I think that the photo is similar to the very corny adds in the Iraqi TV channels now, that the US sponsor to convey the message of: we are the good guys, fighters are the bad guys, help us against them, report them to the hot line. made in the most boring soap-opera like ideas and acting.
The Photo, is kind of another face of that campaign, that the American sword has an Iraqi flag at the other end of it, what the? when did it ever happen that the occupying force if a country works for the best of the occupied country? certainly not in Iraq.
And then to add more of the soap-opera effect, the line "together, we work for freedom"
freedom of what exactly? freeing souls outside bodies? thats the only freedom Iraqis ever saw since the occupation!
The whole ideology just like the drawing itself, belong to a 9 years old child. max.
That was my official statement! Thank you for your invitation again!

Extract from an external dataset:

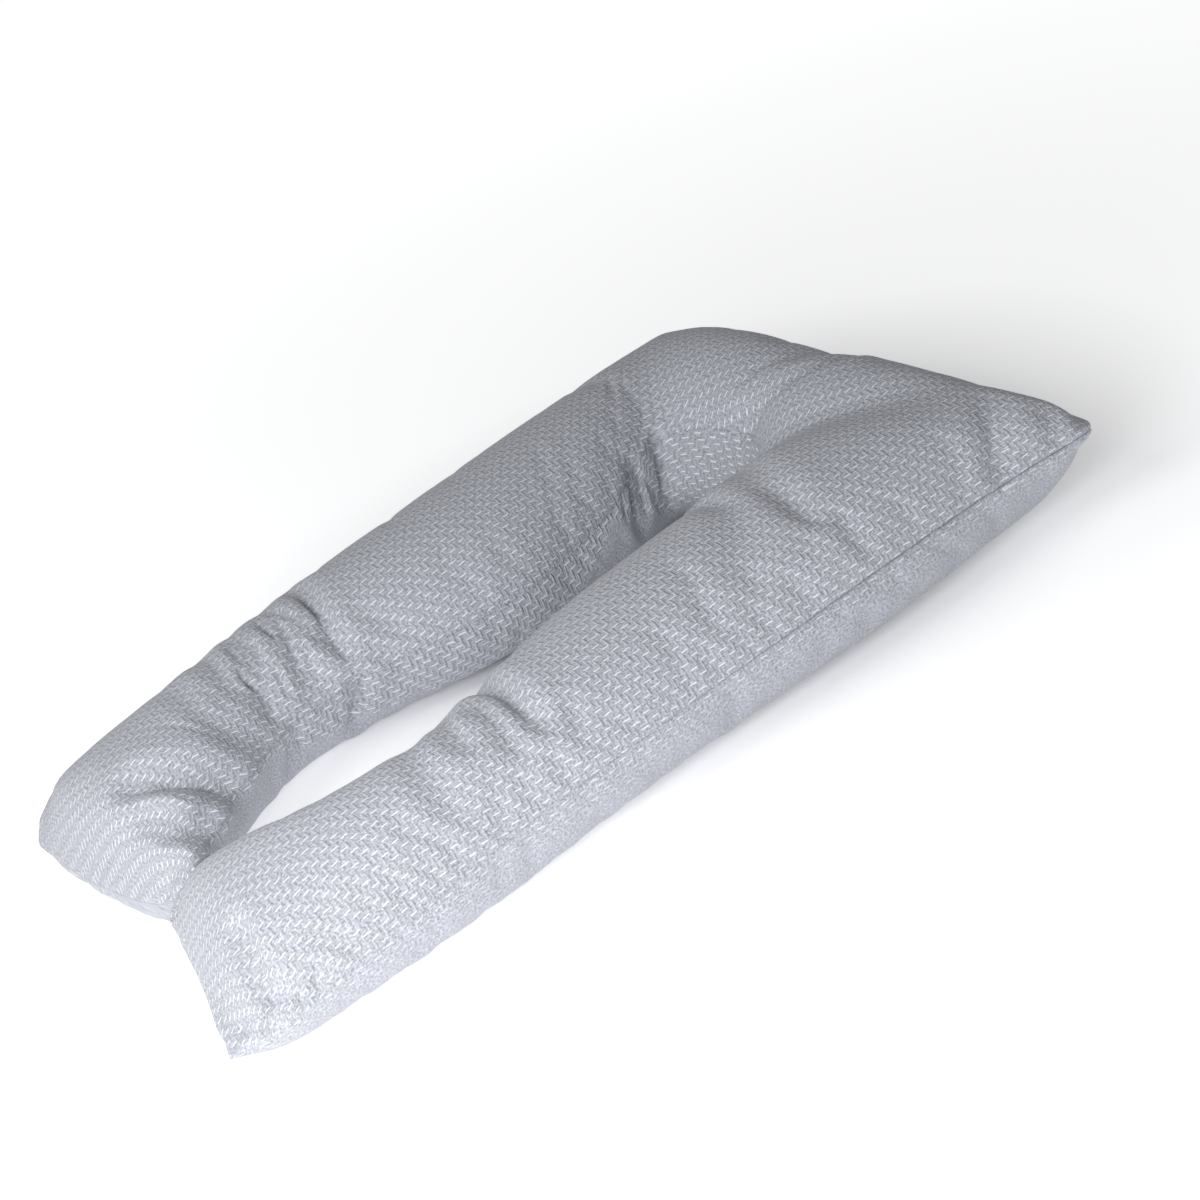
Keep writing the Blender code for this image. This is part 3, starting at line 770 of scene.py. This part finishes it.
def knitFinish(look):
    material, shader, start = newFinish("grey knit", look["roughness"])
    cloth = written(start, "cloth", "Vector")
    u, v, shows = split(start, cloth)
    flat = scaled(start, cloth, (1.0, 1.0, 0.0))
    wobble = noiseAt(start, flat, look["wobbleScale"], look["wobbleDetail"]) - noiseMiddle
    x = u / look["stitchWidth"] + wobble * look["wobble"]
    y = v / look["stitchHeight"] - wobble * look["wobble"]
    leg = look["legLength"]
    turned = x - y
    line = x + y - turned.maths("PINGPONG", turned, leg)
    off = line.maths("WRAP", line * 0.5, 1.0, -1.0)  # signed distance to the zigzag, in stitches
    isDash = turned % (2.0 * leg) > leg
    ends = (turned % leg - leg / 2).bump(leg / 2 + look["dashEnd"]) * look["endFirmness"]
    stroke = off.bump(look["dashHalf"]) * look["dashFirmness"]
    dash = stroke.maths("MINIMUM", stroke, 1.0) * isDash * ends.maths("MINIMUM", ends, 1.0) * shows
    patches = noiseAt(start, flat, look["patchScale"], look["patchDetail"])
    uneven = patches * look["patchContrast"] - look["patchFloor"]
    ribFirm = uneven * look["ribUneven"] + (1 - look["ribUneven"])
    rib = off.bump(look["ribHalf"]) * (1 - isDash) * shows * ribFirm
    creaseFirm = uneven * (1 - isDash * look["creaseLossAtDash"])
    crease = (off - look["creaseShift"]).bump(look["creaseHalf"]) * shows * creaseFirm
    stretched = scaled(start, flat, look["fleckStretch"])
    flecks = noiseAt(start, stretched, look["fleckScale"], look["fleckDetail"])
    low, high = look["flecks"]
    tint = mix(
        start, (flecks - noiseMiddle) * look["fleckContrast"] + noiseMiddle, (low,) * 3, (high,) * 3)
    ground = mix(start, 1.0, look["ground"], tint, "MULTIPLY")
    # Painted shadow: the creases are darkened in colour towards the shadow colour, on top of the shading
    # their relief gives.
    shaded = mix(start, crease * look["creaseShadowShare"], ground, look["shadow"])
    ribbed = mix(start, rib * look["ribShare"], shaded, look["ribColour"])
    dashed = mix(start, dash * look["dashShare"], ribbed, look["thread"])
    # Painted shade: a dark line along the seam, as if shade fell in its groove, as strong as the seam's
    # table gives.
    seam = written(start, "seamGap", "Fac").bump(look["seamHalf"]) * written(start, "seamShows", "Fac")
    seamShaded = mix(start, seam * look["seamShadeShare"], dashed, look["seamShadeColour"])
    seamShaded.feed(shader.inputs["Base Color"])
    height = rib * look["ribHeight"] + dash * look["dashHeight"] - crease * look["creaseDepth"]
    height = height + flecks * look["fleckHeight"]
    relief(start, height, look["reliefStrength"], look["relief"]).feed(shader.inputs["Normal"])
    shader.inputs["Sheen Weight"].default_value = look["sheen"]
    shader.inputs["Sheen Roughness"].default_value = look["sheenRoughness"]
    return material


# How strongly the knit shows on a panel, from the lengths across it.
def knitStrength(across, panel):
    places = np.linspace(0.0, len(ribs) - 1, len(across))
    marks, *columns = zip(*knitEnds)
    innerEnd, share, above, below = (np.interp(places, marks, column)[:, None] for column in columns)
    fromOuter = across[:, -1:] - across
    if panel > 0:
        return share + (1 - share) * np.clip(fromOuter / above, 0.0, 1.0)
    inner = knit["wallStrength"] * np.clip((innerEnd - across) / knit["wallFade"] + 1, 0.0, 1.0)
    outer = share * np.clip(1 - fromOuter / below, 0.0, 1.0)
    return np.where(across < fromOuter, inner, outer)


# Writes on the mesh what its finish reads: "cloth", each corner's place on the flat cloth and how
# strongly the knit shows there, "seamGap", each vertex's distance from the seam, and the seam's
# strength by it, how dark the painted shade along the seam is there.
def writeCloth(mesh, grids, flats):
    count = len(mesh.vertices)
    cloth = {panel: np.zeros((count, 3)) for panel in grids}
    gaps, strengths = np.zeros(count), np.zeros(count)
    for panel, (flat, gap, across) in flats.items():
        spots = grids[panel].ravel()
        cloth[panel][spots, :2] = flat.reshape(-1, 2)
        cloth[panel][spots, 2] = knitStrength(across, panel).ravel()
        gaps[spots] = gap.ravel()
    corners = np.empty(len(mesh.loops), np.int32)
    mesh.loops.foreach_get("vertex_index", corners)
    sides = np.empty(len(mesh.polygons), np.int32)
    mesh.polygons.foreach_get("loop_total", sides)
    isTop = np.repeat(readValues(mesh, "panel", np.int32), sides) > 0
    values = np.where(isTop[:, None], cloth[1][corners], cloth[-1][corners])
    layer = mesh.attributes.new("cloth", "FLOAT_VECTOR", "CORNER")
    layer.data.foreach_set("vector", values.astype(np.float32).ravel())
    inner, outer = seamStrengths(grids[1])
    for grid in grids.values():
        half = grid.shape[1] // 2
        strengths[grid[:, :half]] = inner[:, None]
        strengths[grid[:, half:]] = outer[:, None]
    for name, numbers in (("seamGap", gaps), ("seamShows", strengths)):
        layer = mesh.attributes.new(name, "FLOAT", "POINT")
        layer.data.foreach_set("value", numbers.astype(np.float32))


# How deep the groove of the inner and the outer seam is and how dark its painted shade, for each row of
# a grid.
def seamStrengths(grid):
    places = np.linspace(0.0, len(ribs) - 1, len(grid))
    marks, inner, outer = zip(*seamShows)
    return np.interp(places, marks, inner), np.interp(places, marks, outer)


def makePillow():
    level = pillow["smoothing"]
    reference = smoothed(pillowCage(), level)
    flats = flatCloth(readPoints(reference), panelGrids(reference, level))
    coarse = smoothed(pillowCage(), level - 1)
    pressFolds(coarse, level - 1, folds, 0)
    print("cover folded")
    inflate(coarse, level - 1, pillow["cloth"])
    print("cover filled")
    mesh = smoothed(coarse, 1)
    mesh.name = "pillow"
    pressFolds(mesh, level, creases, pillow["creaseFade"])
    grids = panelGrids(mesh, level)
    points, normals = readPoints(mesh), readNormals(mesh)
    for side, strengths in zip((0, -1), seamStrengths(grids[1])):
        path = points[grids[1][:, side]]
        press(points, normals, path, pillow["seamWidth"], pillow["seamDepth"], 0, strengths)
    low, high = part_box("pillow")
    middle = (points.min(axis=0) + points.max(axis=0)) / 2
    points[:, 0] += (low.x + high.x) / 2 - middle[0]
    points[:, 1] += (low.y + high.y) / 2 - middle[1]
    writePoints(mesh, points)
    writeCloth(mesh, grids, flats)
    mesh.shade_smooth()
    piece = bpy.data.objects.new("knitPillow", mesh)
    scene.collection.objects.link(piece)
    mesh.materials.clear()
    mesh.materials.append(knitFinish(knit))
    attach(piece, "root")
    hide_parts("pillow")
    print("pillow made:", len(mesh.polygons), "faces")
    return piece


pillowPiece = makePillow()

# The tag: a ribbon folded in half, its two ends caught in the seam. Metres, and degrees for the
# droop. weavePitch is in radians a metre.
tag = {
    "width": 0.024, "reach": 0.0080, "tuck": 0.0045, "droop": 28.0, "thickness": 0.00035,
    "loopRadius": 0.00042, "wave": 0.00018, "waveStart": 0.6,
    "acrossFaces": 24, "layerFaces": 10, "loopFaces": 6,
    "colour": (0.97, 0.97, 0.99), "shadow": (0.72, 0.72, 0.78), "roughness": 0.6,
    "weavePitch": 5200.0, "weaveShare": 0.25,
    "fleckScale": 1500.0, "fleckDetail": 2.0, "fleckShare": 0.35,
    "relief": 0.00012, "reliefStrength": 0.7,
}


def makeTag(sizes):
    low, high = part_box("side_tag")
    root = Vector((low.x, (low.y + high.y) / 2, high.z - sizes["thickness"] * 2))
    droop = math.radians(sizes["droop"])
    out = Vector((math.cos(droop), 0.0, -math.sin(droop)))
    up = Vector((math.sin(droop), 0.0, math.cos(droop)))
    radius = sizes["loopRadius"]
    straight = sizes["reach"] - radius
    layers = np.linspace(-sizes["tuck"], straight, sizes["layerFaces"] + 1)
    turns = np.linspace(-math.pi / 2, math.pi / 2, sizes["loopFaces"] + 1)[1:-1]
    profile = [(place, -radius) for place in layers]
    profile += [(straight + radius * math.cos(turn), radius * math.sin(turn)) for turn in turns]
    profile += [(place, radius) for place in layers[::-1]]
    form = bmesh.new()
    rows = []
    for number in range(sizes["acrossFaces"] + 1):
        share = number / sizes["acrossFaces"]
        wave = sizes["wave"] * math.sin(2 * math.pi * share + sizes["waveStart"])
        side = Vector((0.0, (share - 0.5) * sizes["width"], 0.0))
        rows.append([
            form.verts.new(root + side + out * place + up * (height + wave * max(place, 0) / straight))
            for place, height in profile
        ])
    for row, following in zip(rows, rows[1:]):
        for i in range(len(profile) - 1):
            form.faces.new((row[i], row[i + 1], following[i + 1], following[i]))
    bmesh.ops.recalc_face_normals(form, faces=form.faces[:])
    mesh = bpy.data.meshes.new("tag")
    form.to_mesh(mesh)
    form.free()
    holder = bpy.data.objects.new("ribbonTag", mesh)
    scene.collection.objects.link(holder)
    thick = holder.modifiers.new("Ribbon", "SOLIDIFY")
    thick.thickness = sizes["thickness"]
    thick.offset = 0.0
    bpy.context.view_layer.update()
    holder.data = finishedMesh(holder)
    holder.modifiers.clear()
    holder.data.shade_smooth()
    holder.data.materials.append(ribbonFinish(sizes))
    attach(holder, "root")
    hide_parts("side_tag")


def ribbonFinish(look):
    material, shader, start = newFinish("white ribbon", look["roughness"])
    place = start.node("ShaderNodeNewGeometry", {}, {}, "Position")
    along = split(start, place)[1]
    weave = along.maths("SINE", along * look["weavePitch"]) * 0.5 + 0.5
    flecks = noiseAt(start, place, look["fleckScale"], look["fleckDetail"])
    shade = weave * look["weaveShare"] + flecks * look["fleckShare"]
    mix(start, shade, look["colour"], look["shadow"]).feed(shader.inputs["Base Color"])
    bumps = relief(start, weave + flecks, look["reliefStrength"], look["relief"])
    bumps.feed(shader.inputs["Normal"])
    return material


makeTag(tag)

Until Iraqis admit that most of the killing in Iraq is done by other Iraqis, they're going have a difficult time stopping it.
BP was kind enough to offer a response over at his blogBig Pharaoh, where I had posted a request. He deemed the dragon a devil figure. So I would have to score him as another strike..
Khalid thanks for your "official" response.
You need not wait for an invitation to post here as your always welcome.
But I do have to laugh, you seem to have sided with the Bush supporters. who would have guessed that Khalid would be a mouthpiece for the Bush administration!
Anyway the score so far:
Bush talking points -- 4
Madtom -- 0
Maybe I'll do better in the second half
Well there is noting like an independent verification to help move your ideas along.